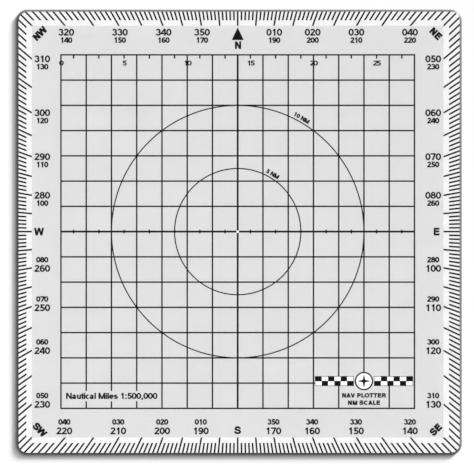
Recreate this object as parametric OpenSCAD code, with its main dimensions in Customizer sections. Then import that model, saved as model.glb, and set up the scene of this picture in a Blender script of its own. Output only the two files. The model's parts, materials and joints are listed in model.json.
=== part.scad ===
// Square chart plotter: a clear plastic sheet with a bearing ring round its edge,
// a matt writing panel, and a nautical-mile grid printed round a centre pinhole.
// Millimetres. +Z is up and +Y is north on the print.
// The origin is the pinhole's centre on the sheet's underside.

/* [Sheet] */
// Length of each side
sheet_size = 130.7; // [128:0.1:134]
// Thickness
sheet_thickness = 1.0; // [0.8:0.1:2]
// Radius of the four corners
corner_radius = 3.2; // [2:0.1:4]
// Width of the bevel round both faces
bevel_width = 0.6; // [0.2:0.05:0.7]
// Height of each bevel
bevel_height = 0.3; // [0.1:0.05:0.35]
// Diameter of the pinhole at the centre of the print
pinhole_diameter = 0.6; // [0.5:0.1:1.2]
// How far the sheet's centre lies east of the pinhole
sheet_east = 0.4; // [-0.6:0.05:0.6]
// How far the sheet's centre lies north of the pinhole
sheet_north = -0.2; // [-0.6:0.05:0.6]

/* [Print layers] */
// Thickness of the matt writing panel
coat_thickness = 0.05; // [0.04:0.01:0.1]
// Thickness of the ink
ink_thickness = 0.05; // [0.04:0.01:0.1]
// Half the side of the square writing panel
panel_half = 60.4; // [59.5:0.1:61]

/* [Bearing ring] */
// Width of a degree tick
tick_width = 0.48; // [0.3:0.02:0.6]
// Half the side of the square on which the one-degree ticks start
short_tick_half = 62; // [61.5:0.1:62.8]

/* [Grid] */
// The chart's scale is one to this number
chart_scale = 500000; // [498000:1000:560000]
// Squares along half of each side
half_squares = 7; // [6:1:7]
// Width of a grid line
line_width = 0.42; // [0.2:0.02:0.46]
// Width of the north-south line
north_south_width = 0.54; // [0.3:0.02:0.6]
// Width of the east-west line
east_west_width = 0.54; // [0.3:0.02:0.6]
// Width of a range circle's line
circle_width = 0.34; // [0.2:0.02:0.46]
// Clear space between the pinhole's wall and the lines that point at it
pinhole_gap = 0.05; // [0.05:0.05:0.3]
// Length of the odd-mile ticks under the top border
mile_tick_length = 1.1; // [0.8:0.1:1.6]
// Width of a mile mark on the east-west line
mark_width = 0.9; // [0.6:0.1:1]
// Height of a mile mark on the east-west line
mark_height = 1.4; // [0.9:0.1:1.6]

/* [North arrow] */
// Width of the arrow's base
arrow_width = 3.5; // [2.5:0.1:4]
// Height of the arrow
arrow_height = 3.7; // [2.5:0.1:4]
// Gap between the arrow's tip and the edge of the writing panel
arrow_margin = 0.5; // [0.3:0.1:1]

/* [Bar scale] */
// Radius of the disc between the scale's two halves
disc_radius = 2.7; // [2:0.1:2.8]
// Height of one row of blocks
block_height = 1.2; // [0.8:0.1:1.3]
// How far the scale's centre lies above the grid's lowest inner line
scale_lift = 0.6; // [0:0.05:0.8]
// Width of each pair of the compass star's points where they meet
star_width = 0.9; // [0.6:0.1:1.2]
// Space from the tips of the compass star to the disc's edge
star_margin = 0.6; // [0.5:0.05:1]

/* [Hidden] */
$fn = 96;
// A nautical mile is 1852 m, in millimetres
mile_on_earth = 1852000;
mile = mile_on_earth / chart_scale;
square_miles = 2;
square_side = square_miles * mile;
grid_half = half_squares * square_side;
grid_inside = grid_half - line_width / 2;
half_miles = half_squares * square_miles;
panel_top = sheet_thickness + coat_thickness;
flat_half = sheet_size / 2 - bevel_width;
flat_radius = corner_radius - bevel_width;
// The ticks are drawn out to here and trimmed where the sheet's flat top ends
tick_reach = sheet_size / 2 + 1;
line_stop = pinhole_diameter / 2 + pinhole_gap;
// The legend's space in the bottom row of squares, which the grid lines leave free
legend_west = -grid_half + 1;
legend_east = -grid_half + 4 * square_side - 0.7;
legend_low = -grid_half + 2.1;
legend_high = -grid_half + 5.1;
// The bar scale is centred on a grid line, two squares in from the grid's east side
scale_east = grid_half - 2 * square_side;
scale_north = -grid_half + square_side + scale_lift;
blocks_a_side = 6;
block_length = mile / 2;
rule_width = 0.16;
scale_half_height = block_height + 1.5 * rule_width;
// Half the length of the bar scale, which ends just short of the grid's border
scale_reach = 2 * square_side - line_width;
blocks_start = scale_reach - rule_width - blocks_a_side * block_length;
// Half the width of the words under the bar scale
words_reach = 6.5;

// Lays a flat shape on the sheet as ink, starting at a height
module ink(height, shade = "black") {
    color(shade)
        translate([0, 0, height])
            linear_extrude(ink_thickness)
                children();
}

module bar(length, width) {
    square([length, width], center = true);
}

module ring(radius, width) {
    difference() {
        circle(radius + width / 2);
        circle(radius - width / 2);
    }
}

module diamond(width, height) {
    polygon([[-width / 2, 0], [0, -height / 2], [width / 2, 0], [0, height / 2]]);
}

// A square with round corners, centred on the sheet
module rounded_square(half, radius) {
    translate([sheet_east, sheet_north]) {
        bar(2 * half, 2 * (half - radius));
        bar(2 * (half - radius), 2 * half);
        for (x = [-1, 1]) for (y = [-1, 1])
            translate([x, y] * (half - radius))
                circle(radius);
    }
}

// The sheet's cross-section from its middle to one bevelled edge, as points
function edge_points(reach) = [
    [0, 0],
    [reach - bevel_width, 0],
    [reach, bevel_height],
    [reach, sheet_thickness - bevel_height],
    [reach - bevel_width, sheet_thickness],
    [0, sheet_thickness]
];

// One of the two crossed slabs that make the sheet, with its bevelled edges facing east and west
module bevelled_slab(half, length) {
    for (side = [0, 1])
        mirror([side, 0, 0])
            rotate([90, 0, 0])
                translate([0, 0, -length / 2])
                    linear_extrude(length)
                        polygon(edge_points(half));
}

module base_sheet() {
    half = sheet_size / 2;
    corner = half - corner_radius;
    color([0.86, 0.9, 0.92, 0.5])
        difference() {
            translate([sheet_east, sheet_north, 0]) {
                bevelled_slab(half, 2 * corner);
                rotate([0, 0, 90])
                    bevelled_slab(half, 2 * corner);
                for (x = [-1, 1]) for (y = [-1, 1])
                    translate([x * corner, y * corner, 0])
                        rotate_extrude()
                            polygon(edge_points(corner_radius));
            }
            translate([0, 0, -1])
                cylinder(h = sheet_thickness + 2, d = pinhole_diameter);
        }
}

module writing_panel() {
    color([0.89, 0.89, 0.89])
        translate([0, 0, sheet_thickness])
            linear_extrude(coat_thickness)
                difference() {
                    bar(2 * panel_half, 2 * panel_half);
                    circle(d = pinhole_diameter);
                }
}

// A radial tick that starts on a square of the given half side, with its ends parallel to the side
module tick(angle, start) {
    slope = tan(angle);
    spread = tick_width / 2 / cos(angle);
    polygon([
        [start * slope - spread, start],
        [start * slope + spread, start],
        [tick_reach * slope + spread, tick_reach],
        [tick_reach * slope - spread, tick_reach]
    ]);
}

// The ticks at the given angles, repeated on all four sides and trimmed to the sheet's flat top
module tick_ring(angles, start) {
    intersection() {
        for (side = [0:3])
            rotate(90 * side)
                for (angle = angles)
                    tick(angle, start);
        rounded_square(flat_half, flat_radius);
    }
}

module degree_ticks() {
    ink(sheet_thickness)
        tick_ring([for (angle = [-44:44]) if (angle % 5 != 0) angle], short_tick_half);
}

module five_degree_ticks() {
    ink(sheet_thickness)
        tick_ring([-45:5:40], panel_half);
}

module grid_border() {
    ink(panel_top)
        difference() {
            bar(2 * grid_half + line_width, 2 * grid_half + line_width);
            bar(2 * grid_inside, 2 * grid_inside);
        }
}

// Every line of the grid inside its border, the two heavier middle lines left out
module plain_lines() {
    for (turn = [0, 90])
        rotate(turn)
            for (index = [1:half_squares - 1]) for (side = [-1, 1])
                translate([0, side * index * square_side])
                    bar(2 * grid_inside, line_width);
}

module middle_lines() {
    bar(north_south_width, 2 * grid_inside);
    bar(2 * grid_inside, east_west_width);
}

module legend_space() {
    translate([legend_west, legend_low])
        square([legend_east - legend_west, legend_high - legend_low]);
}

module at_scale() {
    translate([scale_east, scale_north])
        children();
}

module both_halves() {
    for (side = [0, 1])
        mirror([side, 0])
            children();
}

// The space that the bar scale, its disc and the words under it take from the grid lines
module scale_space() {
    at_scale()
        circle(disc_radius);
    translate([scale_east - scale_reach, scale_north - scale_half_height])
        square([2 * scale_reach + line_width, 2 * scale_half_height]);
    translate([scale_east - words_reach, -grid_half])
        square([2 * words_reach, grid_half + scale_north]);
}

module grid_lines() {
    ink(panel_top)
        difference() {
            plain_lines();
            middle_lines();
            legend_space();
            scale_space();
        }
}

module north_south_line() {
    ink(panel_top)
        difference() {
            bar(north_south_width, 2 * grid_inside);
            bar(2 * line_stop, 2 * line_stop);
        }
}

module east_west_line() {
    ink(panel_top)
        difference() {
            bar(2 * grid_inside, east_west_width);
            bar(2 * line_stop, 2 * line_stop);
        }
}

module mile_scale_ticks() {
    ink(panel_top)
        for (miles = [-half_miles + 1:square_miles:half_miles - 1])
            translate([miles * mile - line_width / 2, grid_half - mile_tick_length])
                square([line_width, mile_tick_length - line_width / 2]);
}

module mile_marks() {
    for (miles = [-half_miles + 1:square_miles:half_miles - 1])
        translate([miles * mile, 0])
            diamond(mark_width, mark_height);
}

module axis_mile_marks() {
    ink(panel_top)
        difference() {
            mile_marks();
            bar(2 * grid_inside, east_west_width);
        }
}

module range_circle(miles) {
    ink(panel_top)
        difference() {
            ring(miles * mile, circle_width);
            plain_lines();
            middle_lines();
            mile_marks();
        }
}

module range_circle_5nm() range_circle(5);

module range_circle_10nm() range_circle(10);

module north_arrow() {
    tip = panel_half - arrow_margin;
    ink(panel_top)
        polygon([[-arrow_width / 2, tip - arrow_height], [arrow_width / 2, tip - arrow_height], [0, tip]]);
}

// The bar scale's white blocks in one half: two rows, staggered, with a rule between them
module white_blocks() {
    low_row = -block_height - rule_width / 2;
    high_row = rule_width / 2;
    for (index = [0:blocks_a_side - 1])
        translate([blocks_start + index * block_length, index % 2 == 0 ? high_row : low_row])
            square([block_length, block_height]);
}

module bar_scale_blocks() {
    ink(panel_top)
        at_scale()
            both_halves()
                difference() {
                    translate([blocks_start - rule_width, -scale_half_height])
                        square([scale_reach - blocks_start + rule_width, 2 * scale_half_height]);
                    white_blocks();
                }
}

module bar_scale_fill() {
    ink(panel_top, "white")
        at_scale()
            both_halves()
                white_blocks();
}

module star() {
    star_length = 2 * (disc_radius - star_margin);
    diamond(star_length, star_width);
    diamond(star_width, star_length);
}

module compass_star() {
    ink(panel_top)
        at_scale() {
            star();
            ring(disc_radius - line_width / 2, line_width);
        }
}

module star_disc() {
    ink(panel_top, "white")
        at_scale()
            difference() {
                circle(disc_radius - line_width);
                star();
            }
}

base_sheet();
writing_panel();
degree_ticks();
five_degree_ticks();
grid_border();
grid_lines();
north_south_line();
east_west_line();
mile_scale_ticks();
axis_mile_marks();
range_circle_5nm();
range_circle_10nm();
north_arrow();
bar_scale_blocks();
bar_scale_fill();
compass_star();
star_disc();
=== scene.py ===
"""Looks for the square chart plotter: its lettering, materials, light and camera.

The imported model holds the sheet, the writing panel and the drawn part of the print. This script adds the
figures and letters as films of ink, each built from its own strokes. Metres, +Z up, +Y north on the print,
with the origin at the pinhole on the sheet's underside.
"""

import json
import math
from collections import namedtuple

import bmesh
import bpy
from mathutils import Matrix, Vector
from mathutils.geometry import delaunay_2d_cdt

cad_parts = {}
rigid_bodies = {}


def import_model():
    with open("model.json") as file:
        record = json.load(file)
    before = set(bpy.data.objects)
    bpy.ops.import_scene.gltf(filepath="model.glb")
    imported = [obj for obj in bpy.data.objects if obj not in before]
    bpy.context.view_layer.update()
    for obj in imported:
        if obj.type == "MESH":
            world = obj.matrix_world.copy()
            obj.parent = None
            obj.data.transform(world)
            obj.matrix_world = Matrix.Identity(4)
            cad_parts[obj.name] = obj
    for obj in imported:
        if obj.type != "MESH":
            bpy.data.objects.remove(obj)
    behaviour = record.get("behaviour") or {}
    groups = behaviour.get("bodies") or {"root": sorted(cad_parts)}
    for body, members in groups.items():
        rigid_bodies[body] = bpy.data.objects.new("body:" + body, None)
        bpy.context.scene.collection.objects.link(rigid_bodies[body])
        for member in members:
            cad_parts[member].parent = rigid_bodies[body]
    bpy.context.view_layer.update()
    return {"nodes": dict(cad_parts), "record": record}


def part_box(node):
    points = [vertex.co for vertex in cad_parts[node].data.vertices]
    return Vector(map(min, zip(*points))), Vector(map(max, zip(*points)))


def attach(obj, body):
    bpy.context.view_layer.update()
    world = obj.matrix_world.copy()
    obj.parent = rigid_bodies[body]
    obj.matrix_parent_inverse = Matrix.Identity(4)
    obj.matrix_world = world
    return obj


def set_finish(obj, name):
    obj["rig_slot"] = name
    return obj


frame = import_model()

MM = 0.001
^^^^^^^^
Your instructions | In the listing above, find the line with "base_sheet();" and the line with "bpy.data.objects.remove(obj)". Output those two lines and every line between them, exactly as written.

Answer to this problem |
base_sheet();
writing_panel();
degree_ticks();
five_degree_ticks();
grid_border();
grid_lines();
north_south_line();
east_west_line();
mile_scale_ticks();
axis_mile_marks();
range_circle_5nm();
range_circle_10nm();
north_arrow();
bar_scale_blocks();
bar_scale_fill();
compass_star();
star_disc();
=== scene.py ===
"""Looks for the square chart plotter: its lettering, materials, light and camera.

The imported model holds the sheet, the writing panel and the drawn part of the print. This script adds the
figures and letters as films of ink, each built from its own strokes. Metres, +Z up, +Y north on the print,
with the origin at the pinhole on the sheet's underside.
"""

import json
import math
from collections import namedtuple

import bmesh
import bpy
from mathutils import Matrix, Vector
from mathutils.geometry import delaunay_2d_cdt

cad_parts = {}
rigid_bodies = {}


def import_model():
    with open("model.json") as file:
        record = json.load(file)
    before = set(bpy.data.objects)
    bpy.ops.import_scene.gltf(filepath="model.glb")
    imported = [obj for obj in bpy.data.objects if obj not in before]
    bpy.context.view_layer.update()
    for obj in imported:
        if obj.type == "MESH":
            world = obj.matrix_world.copy()
            obj.parent = None
            obj.data.transform(world)
            obj.matrix_world = Matrix.Identity(4)
            cad_parts[obj.name] = obj
    for obj in imported:
        if obj.type != "MESH":
            bpy.data.objects.remove(obj)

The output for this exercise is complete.